Additional musicians
- Amelia Monari – "Nonna" on "Diamante"
- Ardent Gospel Choir – vocals on "Madre Dolcissima", "Diamante"
- Arthur Miles – backing vocals on "Nice (Nietzsche) Che Dice", sermon on "Diavolo in Me"
- Clarence Clemons – saxophone on "Il Mare Impetuoso..."
- Ennio Morricone – music and arrangement on "Libera l'Amore"
- Eric Clapton – guitar on "A Wonderful World"
- Fanta Toure – Swahili choir on "Il Mare Impetuoso..."
- James Taylor – Hammond organ on "Nice (Nietzsche) Che Dice", "Il Mare Impetuoso..."
- James Thompson – backing vocals on "Nice (Nietzsche) Che Dice"
- Jay Blackfoot – vocals on "Madre Dolcissima"
- Jimmy Smith – Hammond organ on "Overdose (d'Amore)"
- Lisa Hunt – backing vocals on "Overdose (d'Amore)" and "Diavolo in Me"; backing vocals and solo in "Madre Dolcissima"
- The Memphis Horns (Wayne Jackson – trumpet, trombone; Andrew Love – saxophone) on "Overdose (d'Amore)", "Madre Dolcissima", "Diavolo in Me"
- Mory Thioune – Swahili choir on "Il Mare Impetuoso..."
- Rosario Jermano – percussion on "Overdose (d'Amore)", "Il Mare Impetuoso...", "Madre Dolcissima", "Diavolo in Me", "Iruben Me", "A Wonderful World"
- Ruby Wilson – vocals on "Madre Dolcissima"
- Rufus Thomas – vocal introduction on "Overdose (d'Amore)"
- Simone Pirone – backing vocals on "Overdose (d'Amore)", "Madre Dolcissima", "Diavolo in Me", "Il Mare Impetuoso..."

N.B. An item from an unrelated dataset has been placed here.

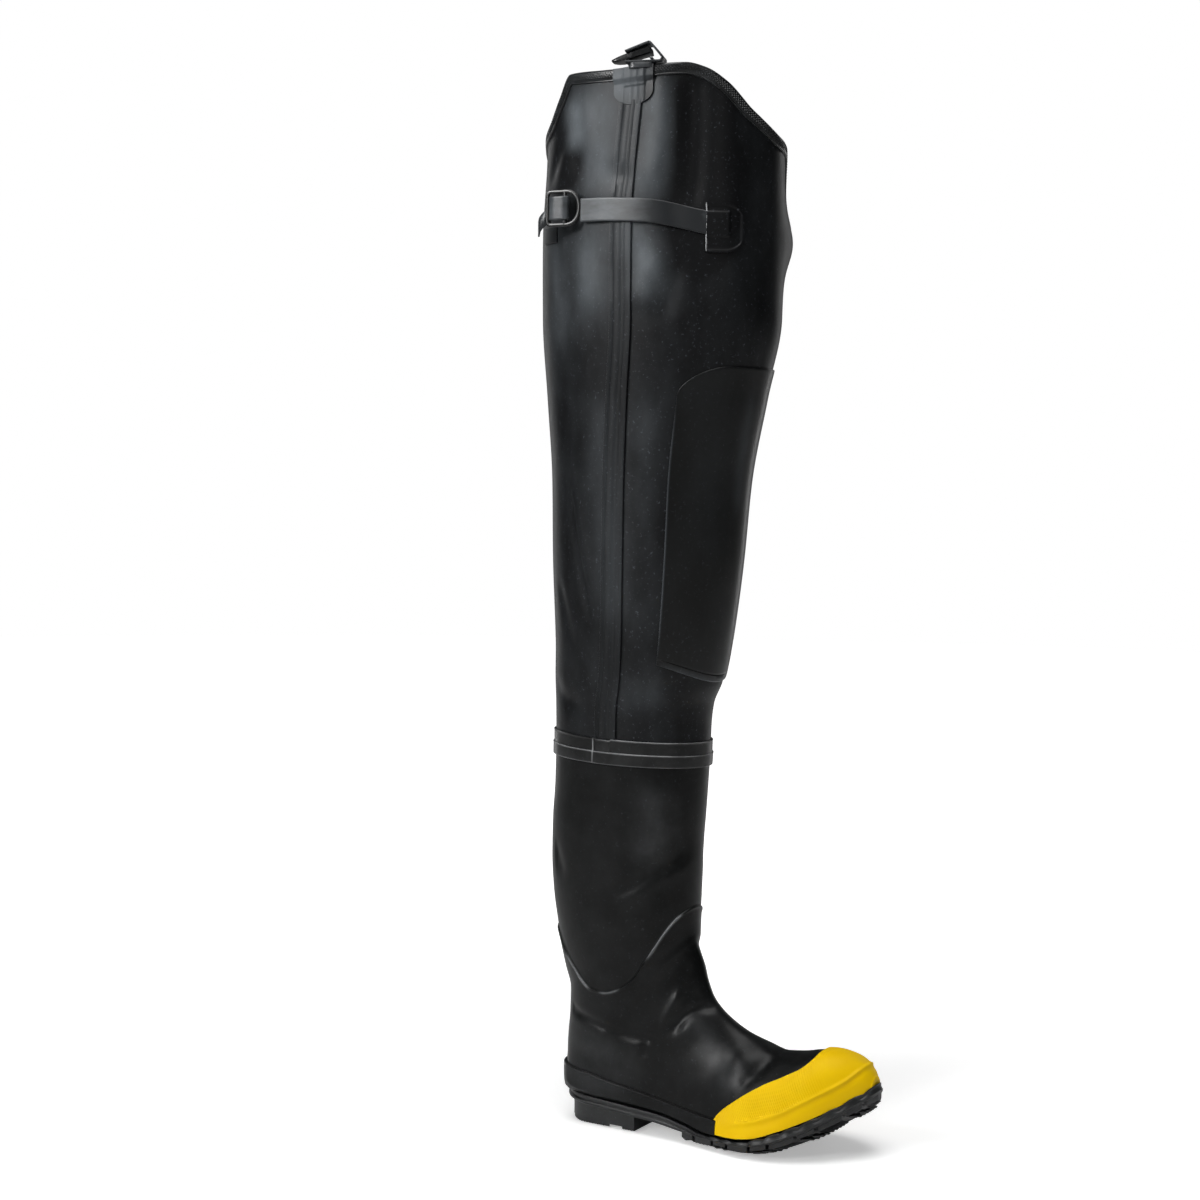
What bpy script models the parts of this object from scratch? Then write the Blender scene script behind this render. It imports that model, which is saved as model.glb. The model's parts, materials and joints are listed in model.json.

- Il Coro delle Voci della Chiesa Avventista del Settimo Giorno – vocals on "Il Mare Impetuoso..."

== Certifications==

| Region | Certification | Certified units/sales |
| Italy (FIMI) Since 2009 | Platinum | 50,000^{‡} |
| Switzerland (IFPI Switzerland) | Platinum | 50,000^{‡} |
^{‡} Sales+streaming figures based on certification alone.